WITCH HAZEL LEAVES
Witch Hazel bears striking resemblance to regular Hazel, although the two species are completely unrelated. The leaves almost look the same and even the nuts are very similar. However, unlike regular Hazel, Witch Hazel flowers produces the strangest looking scraggily blooms in the midst of winter. The name 'Witch Hazel' is derived from the old English word 'wytch', which means 'dowsing' and refers to the Old World use of regular Hazel as dowsing rods to divine hidden water veins or lost treasures. The pilgrims learnt about the use of Witch Hazel from Native American healers. Witch Hazel became popularised through the collaborative efforts of a native Oneida healer and a certain Mr. Pond, a local friend of the tribe. Together they prepared the first commercial Witch Hazel preparation, which they called 'Golden Treasure' and which later became known as 'Pond's Extract'. It is still sold under this name today and is a common toiletry article in most North American bathroom cabinets.

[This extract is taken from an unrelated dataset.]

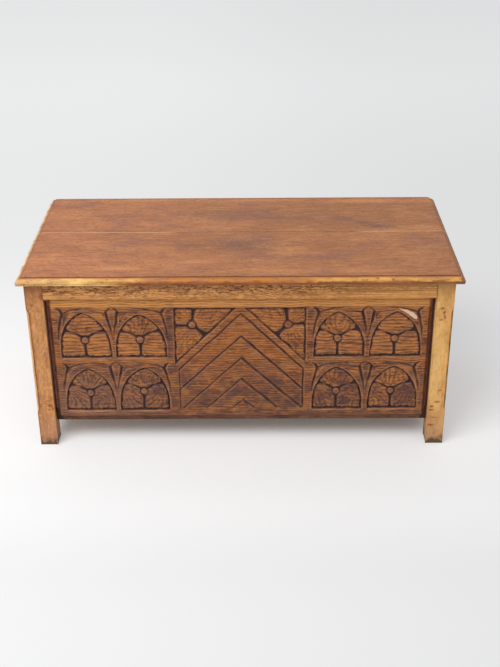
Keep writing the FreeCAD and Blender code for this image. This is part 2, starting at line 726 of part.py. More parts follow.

Witch Hazel is an excellent astringent herb. It can be used for all sorts of swellings, whether they are due to inflammation, e.g. as a gargle for tonsillitis and inflamed gums, or bruises, insect bites or poison ivy rash. One of the best known applications for Witch Hazel is as a remedy for haemorrhoids, which is said to be very effective. It is also used for afflictions of the veins, giving support and strength in cases of varicose veins. It makes a great ingredient for various skin care preparations, not just because it soothes and draws together 'spider veins', but also because it contains powerfully active antioxidant agents, which can fight the effects of ageing. Witch Hazel has also traditionally been used to treat all manner of eye infections and inflammations and even temporary blindness caused by blows to the head. Internally it can be used to astringe inflamed or irritated tissues, especially of the digestive system. It will curb inner bleeding, diarrhoea or leucorrhoea and it has also been used to reduce excessive menstruation or to reduce the loss of blood during child birth.
As with common hazel, Witch Hazel twigs are cut and used as dowsing rods Native Americans also used the seeds in certain medicine ceremonies and for divination practice to determine whether a patient would recover. Witch Hazel has an affinity with water and may be used in weather magic.